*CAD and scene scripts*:
++++++

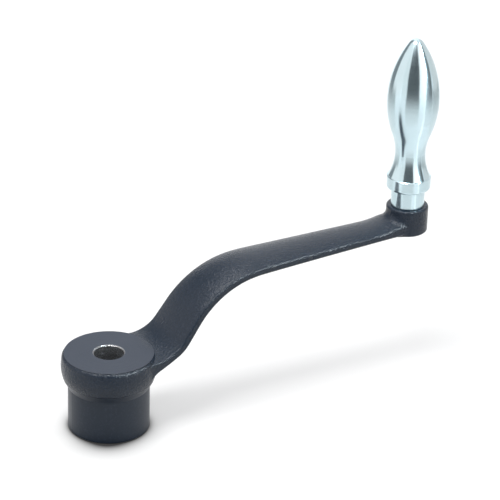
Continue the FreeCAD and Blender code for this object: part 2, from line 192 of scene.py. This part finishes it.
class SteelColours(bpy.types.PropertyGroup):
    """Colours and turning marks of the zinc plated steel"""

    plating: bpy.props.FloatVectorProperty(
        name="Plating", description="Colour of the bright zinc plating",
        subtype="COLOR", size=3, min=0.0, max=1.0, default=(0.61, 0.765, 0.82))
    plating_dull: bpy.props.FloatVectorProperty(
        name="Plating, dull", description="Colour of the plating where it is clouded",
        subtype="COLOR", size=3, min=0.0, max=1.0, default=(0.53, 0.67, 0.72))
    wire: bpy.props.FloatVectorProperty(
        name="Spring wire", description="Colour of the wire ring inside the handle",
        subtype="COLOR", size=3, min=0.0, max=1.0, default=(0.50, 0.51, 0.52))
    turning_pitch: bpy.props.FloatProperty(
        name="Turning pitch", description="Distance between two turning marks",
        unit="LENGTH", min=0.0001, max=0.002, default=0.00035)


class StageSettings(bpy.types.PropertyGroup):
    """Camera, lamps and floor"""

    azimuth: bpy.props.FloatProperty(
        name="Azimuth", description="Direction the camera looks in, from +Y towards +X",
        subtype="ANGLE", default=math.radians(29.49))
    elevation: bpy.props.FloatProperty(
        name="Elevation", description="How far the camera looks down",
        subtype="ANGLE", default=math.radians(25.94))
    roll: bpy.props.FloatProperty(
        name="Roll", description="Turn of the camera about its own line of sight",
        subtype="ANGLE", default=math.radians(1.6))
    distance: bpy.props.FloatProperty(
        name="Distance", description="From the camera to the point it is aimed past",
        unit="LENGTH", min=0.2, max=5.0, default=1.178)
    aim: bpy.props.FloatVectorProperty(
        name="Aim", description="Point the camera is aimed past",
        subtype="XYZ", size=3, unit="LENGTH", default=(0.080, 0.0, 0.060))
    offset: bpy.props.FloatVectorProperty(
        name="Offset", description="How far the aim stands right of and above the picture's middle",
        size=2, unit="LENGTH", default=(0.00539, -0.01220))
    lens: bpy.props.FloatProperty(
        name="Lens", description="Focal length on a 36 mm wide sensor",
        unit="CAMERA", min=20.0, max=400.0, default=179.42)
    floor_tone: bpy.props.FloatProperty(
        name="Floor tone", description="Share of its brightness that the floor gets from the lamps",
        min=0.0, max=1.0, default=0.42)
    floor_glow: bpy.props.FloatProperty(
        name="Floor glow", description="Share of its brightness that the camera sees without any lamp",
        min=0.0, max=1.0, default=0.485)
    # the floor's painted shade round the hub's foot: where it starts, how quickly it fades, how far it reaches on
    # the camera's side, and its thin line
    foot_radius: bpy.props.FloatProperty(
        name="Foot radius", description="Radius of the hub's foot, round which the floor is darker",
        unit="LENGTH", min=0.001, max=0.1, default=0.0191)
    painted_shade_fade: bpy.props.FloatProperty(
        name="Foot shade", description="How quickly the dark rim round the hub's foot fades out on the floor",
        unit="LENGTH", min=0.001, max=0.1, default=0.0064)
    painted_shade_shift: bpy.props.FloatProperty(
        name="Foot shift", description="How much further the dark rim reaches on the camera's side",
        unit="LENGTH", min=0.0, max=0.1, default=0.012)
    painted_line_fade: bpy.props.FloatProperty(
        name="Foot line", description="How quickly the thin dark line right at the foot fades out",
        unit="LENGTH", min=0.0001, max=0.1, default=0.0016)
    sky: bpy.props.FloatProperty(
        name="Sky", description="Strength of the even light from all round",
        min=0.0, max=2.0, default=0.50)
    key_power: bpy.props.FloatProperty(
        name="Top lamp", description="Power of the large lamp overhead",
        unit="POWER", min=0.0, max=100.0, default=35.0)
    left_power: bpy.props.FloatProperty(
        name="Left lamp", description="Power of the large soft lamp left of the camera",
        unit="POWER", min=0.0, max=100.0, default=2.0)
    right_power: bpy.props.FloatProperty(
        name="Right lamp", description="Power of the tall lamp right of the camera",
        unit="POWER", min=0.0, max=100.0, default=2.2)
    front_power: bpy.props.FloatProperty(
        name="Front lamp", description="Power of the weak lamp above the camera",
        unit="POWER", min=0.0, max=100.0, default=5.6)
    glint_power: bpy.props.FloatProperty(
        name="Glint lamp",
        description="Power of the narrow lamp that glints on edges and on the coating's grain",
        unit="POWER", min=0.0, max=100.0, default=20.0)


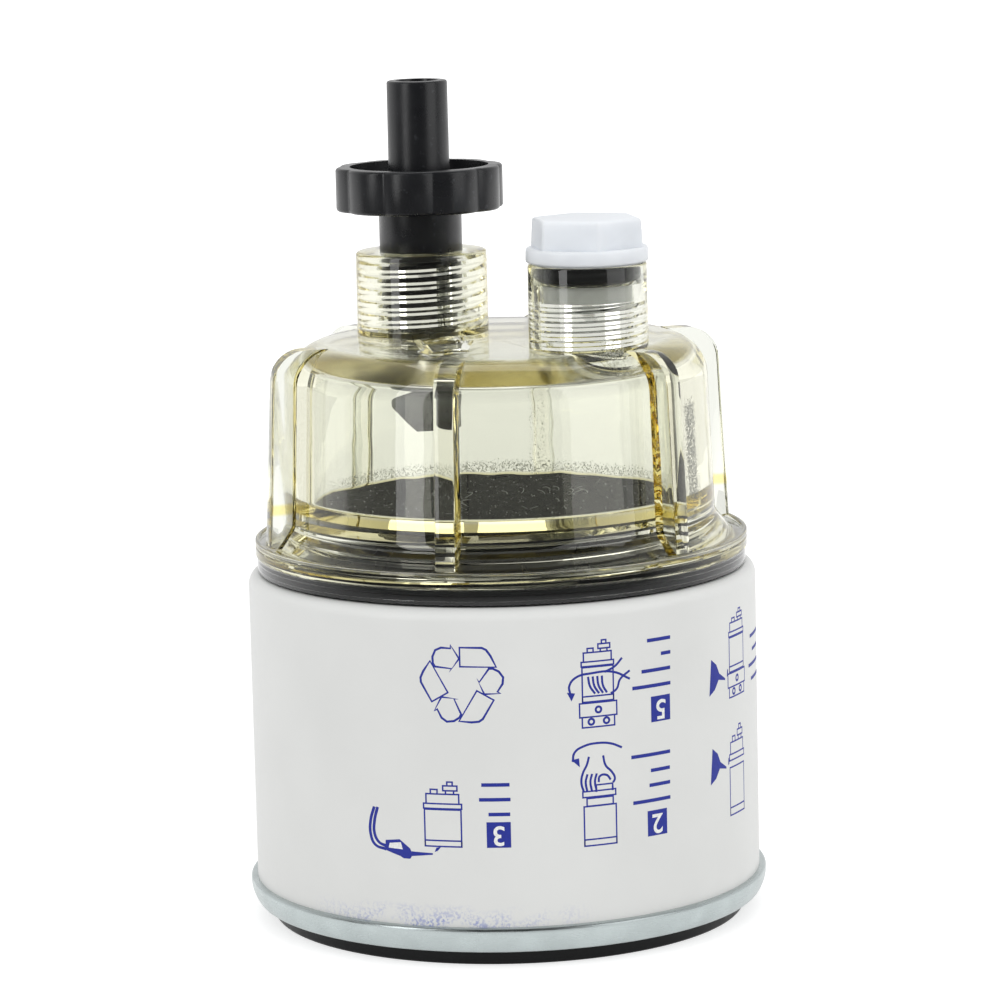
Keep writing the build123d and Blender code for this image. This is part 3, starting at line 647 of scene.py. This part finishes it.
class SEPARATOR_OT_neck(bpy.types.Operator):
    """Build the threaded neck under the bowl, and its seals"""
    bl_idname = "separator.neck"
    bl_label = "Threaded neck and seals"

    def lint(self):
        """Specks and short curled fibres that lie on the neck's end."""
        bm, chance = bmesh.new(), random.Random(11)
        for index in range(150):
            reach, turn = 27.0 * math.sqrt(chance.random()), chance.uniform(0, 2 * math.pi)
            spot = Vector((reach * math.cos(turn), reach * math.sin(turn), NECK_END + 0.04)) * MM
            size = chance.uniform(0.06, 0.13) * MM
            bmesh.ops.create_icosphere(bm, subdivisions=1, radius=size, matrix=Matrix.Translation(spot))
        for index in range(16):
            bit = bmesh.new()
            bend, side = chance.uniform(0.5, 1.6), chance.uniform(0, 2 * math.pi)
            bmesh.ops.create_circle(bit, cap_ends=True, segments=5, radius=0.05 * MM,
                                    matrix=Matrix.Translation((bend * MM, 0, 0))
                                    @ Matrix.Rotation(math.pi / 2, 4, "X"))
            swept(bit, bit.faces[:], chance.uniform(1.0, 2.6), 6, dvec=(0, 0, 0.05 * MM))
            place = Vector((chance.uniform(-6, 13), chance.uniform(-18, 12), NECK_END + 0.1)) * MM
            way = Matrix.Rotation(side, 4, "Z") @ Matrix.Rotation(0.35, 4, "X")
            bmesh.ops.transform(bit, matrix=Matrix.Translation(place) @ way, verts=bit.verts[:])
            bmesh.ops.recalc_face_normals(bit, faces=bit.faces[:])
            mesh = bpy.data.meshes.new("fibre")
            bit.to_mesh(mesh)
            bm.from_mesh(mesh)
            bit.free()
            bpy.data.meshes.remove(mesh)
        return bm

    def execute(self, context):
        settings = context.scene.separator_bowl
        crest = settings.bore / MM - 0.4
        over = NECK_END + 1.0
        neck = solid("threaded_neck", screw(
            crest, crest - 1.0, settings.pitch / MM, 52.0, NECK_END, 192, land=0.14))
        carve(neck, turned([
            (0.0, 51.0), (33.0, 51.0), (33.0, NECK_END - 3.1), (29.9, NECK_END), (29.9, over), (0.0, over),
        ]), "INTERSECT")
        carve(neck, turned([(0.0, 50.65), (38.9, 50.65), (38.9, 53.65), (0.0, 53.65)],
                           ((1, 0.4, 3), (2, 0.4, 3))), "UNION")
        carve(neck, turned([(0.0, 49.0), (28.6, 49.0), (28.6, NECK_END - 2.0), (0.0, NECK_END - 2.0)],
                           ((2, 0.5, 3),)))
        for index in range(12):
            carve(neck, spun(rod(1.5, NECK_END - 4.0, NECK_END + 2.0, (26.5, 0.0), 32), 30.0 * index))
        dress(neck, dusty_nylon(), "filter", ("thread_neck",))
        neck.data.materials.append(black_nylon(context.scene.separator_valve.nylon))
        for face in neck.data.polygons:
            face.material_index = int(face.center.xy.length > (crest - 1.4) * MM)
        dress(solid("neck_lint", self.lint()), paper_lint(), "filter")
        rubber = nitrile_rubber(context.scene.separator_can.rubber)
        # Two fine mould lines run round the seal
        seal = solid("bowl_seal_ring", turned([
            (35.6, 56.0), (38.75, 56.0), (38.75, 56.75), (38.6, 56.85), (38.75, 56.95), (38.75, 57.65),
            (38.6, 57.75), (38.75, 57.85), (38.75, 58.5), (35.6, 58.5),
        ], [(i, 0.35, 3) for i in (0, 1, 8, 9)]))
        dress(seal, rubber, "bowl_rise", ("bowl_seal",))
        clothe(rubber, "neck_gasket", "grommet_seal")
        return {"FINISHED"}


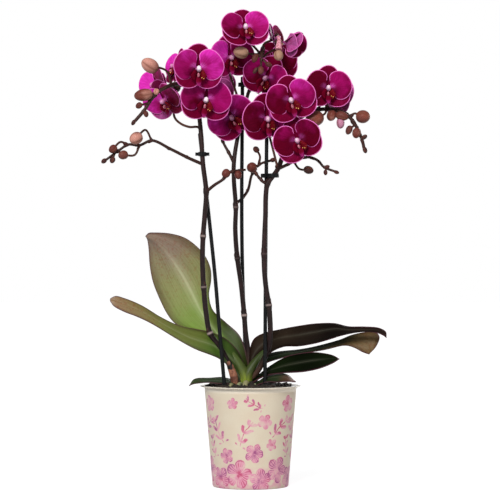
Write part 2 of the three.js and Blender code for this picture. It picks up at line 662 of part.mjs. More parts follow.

++++++

*Exercise details*: Repeat exactly, please, each line from the beginning of the data through the line with "and turning marks" in it, and only those lines.

*Completed task*:
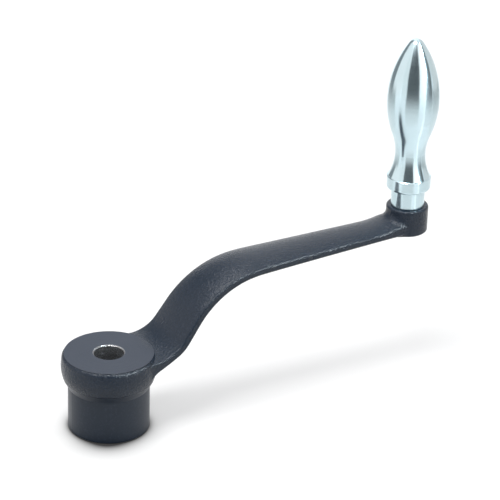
Continue the FreeCAD and Blender code for this object: part 2, from line 192 of scene.py. This part finishes it.
class SteelColours(bpy.types.PropertyGroup):
    """Colours and turning marks of the zinc plated steel"""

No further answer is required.